A metalinguagem é um dos meus recursos favoritos no cinema. Filmes que falam sobre filmes podem até não serem tão celebrados, porém quando feitos com maestria, são capazes de prender até os mais céticos na tela. É este o caso de Segredos de um Escândalo (May December, no original), estrelado por Julianne Moore e Natalie Portman com direção de Todd Haynes (Carol).
O longa, que acaba de chegar aos cinemas, conta a história de Gracie (Moore), dona de casa que causou um rebuliço na década de 90 pelo seu envolvimento com Joe (Charles Melton), à época com 13 anos. Mesmo tendo sido presa pelo abuso e estupro, Gracie e Joe se casaram e tiveram 3 filhos. 24 anos depois, ainda juntos, a atriz Elizabeth Berry (Natalie Portman) chega à vida do casal para estudar Gracie e futuramente interpretá-la um longa que contará a história do escândalo.
Mais do que um filme sobre a arte de produzir filmes ou sobre atores de método, Segredos de um Escândalo consegue materializar um universo próprio, graças à intensidade das atuações do trio principal, que possui enormes nuances de personalidade e caráter ambíguo. Um prisma de emoções, aqui se vê ora mágoa, ora remorso, ou mesmo perdão e autoindulgência.

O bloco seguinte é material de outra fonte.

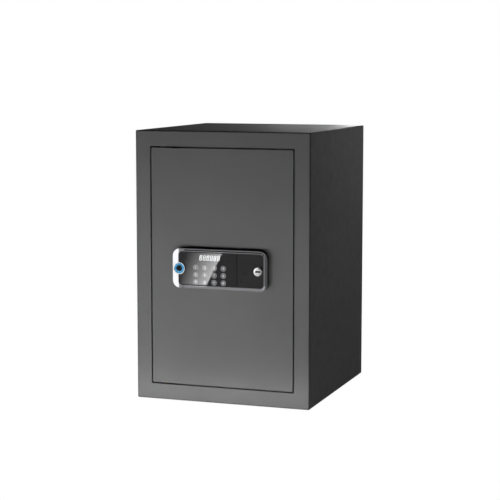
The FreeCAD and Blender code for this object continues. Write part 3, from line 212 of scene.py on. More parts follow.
def polished_metal(name, color, roughness, grain=400.0):
    metal = Shader(name, color, roughness, metallic=1.0)
    metal.mottle(scale=30.0, amount=0.04)
    metal.uneven_gloss(scale=120.0, amount=roughness * 0.3)
    metal.bump(metal.noise(scale=grain, detail=1.0), distance=0.004 * MM)
    return metal.material


def plated_metal(name, color, roughness):
    """Flawless bright plating, whose colour and gloss drift very slightly."""
    metal = Shader(name, color, roughness, metallic=1.0)
    metal.mottle(scale=15.0, amount=0.03)
    metal.uneven_gloss(scale=40.0, amount=roughness * 0.15)
    return metal.material


def brushed_metal(name, color, roughness, stretch):
    """Rolled or turned steel, with fine lines along one axis."""
    metal = Shader(name, color, roughness, metallic=1.0)
    metal.mottle(scale=900.0, amount=0.08, stretch=stretch)
    metal.uneven_gloss(scale=900.0, amount=0.07, stretch=stretch)
    metal.bump(metal.noise(scale=1500.0, stretch=stretch), distance=0.01 * MM)
    return metal.material


def black_gloss(name, color, roughness=0.015):
    """Black glass or gloss moulding, clean apart from the faintest haze."""
    gloss = Shader(name, color, roughness, Specular_IOR_Level=0.5)
    gloss.mottle(scale=40.0, amount=0.08)
    gloss.uneven_gloss(scale=25.0, amount=roughness * 0.2)
    return gloss.material


def moulded_plastic(name, color, roughness=0.5):
    """Plastic with the fine spark-eroded texture of its mould."""
    plastic = Shader(name, color, roughness, Specular_IOR_Level=0.4)
    plastic.mottle(scale=50.0, amount=0.08)
    plastic.uneven_gloss(scale=300.0, amount=0.06)
    plastic.bump(plastic.noise(scale=1800.0, detail=3.0), distance=0.03 * MM)
    return plastic.material


def carpet_fibre(name, color):
    """Needle felt: clumped fibres, with painted shade in the gaps between them and the clump tops lighter.
    """
    felt = Shader(name, color, 0.95, Sheen_Weight=0.25, Sheen_Roughness=0.6)
    clumps = felt.cells(scale=420.0)
    near = felt.ramp(clumps, 1.0, 0.0, from_low=0.1, from_high=0.7)
    # Painted shade: the gaps between clumps are darkened, and the clump tops lightened.
    felt.paint(felt.blend(near, shade(color, 0.45), shade(color, 1.5)))
    fibres = felt.noise(scale=1500.0, detail=4.0, rough=0.7)
    felt.bump(felt.math("ADD", fibres, felt.ramp(clumps, 1.0, 0.0)), distance=0.6 * MM)
    return felt.material


def circuit_board(name):
    """Green solder mask over traces that run along both axes."""
    board = Shader(name, (0.012, 0.10, 0.045), 0.35, Specular_IOR_Level=0.5)
    upright = board.noise(scale=260.0, detail=0.0, stretch=(1.0, 1.0, 0.08))
    level = board.noise(scale=260.0, detail=0.0, stretch=(0.08, 1.0, 1.0))
    trace_edge = 0.62
    traces = board.math("GREATER_THAN", board.math("MAXIMUM", upright, level), trace_edge)
    board.paint(board.blend(traces, (0.010, 0.085, 0.038), (0.022, 0.16, 0.07)))
    board.bump(traces, distance=0.03 * MM)
    return board.material


def lock_plug(name, color):
    """Chrome with painted shade inside the keyway, the darker the deeper it is."""
    plug = Shader(name, color, roughness=0.1, metallic=1.0)
    depth = plug.math("SUBTRACT", plug.along(1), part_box("key_plug")[0].y)
    shallow = plug.ramp(depth, 0.0, 1.0, from_low=0.2 * MM, from_high=1.2 * MM)
    deep = plug.ramp(depth, 0.0, 1.0, from_low=2 * MM, from_high=12 * MM)
    # Painted shade: the keyway's walls darken with depth, to near black at the bottom.
    keyway_shade = plug.blend(deep, shade(color, 0.16), (0.01, 0.01, 0.01))
    plug.paint(plug.blend(shallow, color, keyway_shade))
    plug.uneven_gloss(scale=120.0, amount=0.03)
    return plug.material


def glowing(name, color, strength):
    """A light guide that is lit from behind, a little unevenly."""
    lit = Shader(name, color, roughness=0.3)
    lit.mottle(scale=500.0, amount=0.12)
    lit.link(lit.coloured, lit.surface.inputs["Emission Color"])
    lit.surface.inputs["Emission Strength"].default_value = strength
    return lit.material


def printed_cells(name):
    """The sleeve of an AA cell: black, with a copper coloured band at one end."""
    black, copper, black_share = (0.02, 0.02, 0.024), (0.42, 0.16, 0.05), 0.7
    sleeve = Shader(name, black, roughness=0.3, Specular_IOR_Level=0.5)
    low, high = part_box("battery_cells")
    band_start = low.x + (high.x - low.x) * black_share
    sleeve.paint(sleeve.blend(sleeve.math("GREATER_THAN", sleeve.along(0), band_start), black, copper))
    sleeve.uneven_gloss(scale=200.0, amount=0.05)
    return sleeve.material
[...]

É importante entender que o filme não tem como foco o polêmico caso em si, mas o peso que ele carrega e as consequências desse fato na memória e na consciência dos ali presentes. É como se as reticências fossem expandidas em macro e analisadas em cada ponto. Elizabeth não está como mera expectadora ou alguém que anota os maneirismos ou que há de curioso em Gracie, mas sim um indivíduo com papel ativo dentro da trama. Em certos momentos, ambas parecem quase que uma só, dada a química em tela de Moore e Portman.
A incompreensível não indicação ao Oscar de ambas mostra como certas premiações podem sim esnobar talentos. As atrizes devoram o enredo, magnetizando em tela a enorme complexidade de suas personagens, em uma cooperação quase que metafórica, já que em certa cena ambas maquiam-se, quase se tornando iguais.
Já o personagem Joe é um ponto de inflexão e incógnita no enredo, no melhor dos sentidos. Charles Melton encarna um jovem adulto perdido e sem auto reflexão sobre os acontecimentos sobre si. É repleta de significado uma certa cena em que pai e filho (que mais se assemelham a irmãos) conversam sobre as expectativas de vida e futuro.
Rico em simbolismos, Segredos de um Escândalo é uma daquelas obras-primas repletas de detalhes e abre margem a amplas interpretações, como metamorfoses de borboletas-monarca, ou cenas diante de um espelho. A fotografia suavizada de Christopher Blauvelt propicia um clima etéreo, quase que um sonho desconfortável sobre uma cidadezinha estranha. É certo que a direção, com takes planos ou mesmo um zoom, sob uma trilha sonora bem definida, tornam o clima até mesmo mais humorado ou sob um tom melodramático, quase que novelesco à la Manoel Carlos.
Todd Haynes alcançou a proeza de dirigir um trabalho complexo, intrinsecamente ligada à psique humana, em uma história onde não há exatamente nem bons nem maus, mas sim pessoas que são sufocadas com os acontecimentos de suas vidas.
Em tempo: O título May December refere-se a um relacionamento entre pessoas de diferentes idades. Os meses referem-se às estações do ano no hemisfério norte: maio é a primavera, portanto a juventude, e dezembro o inverno, o envelhecer.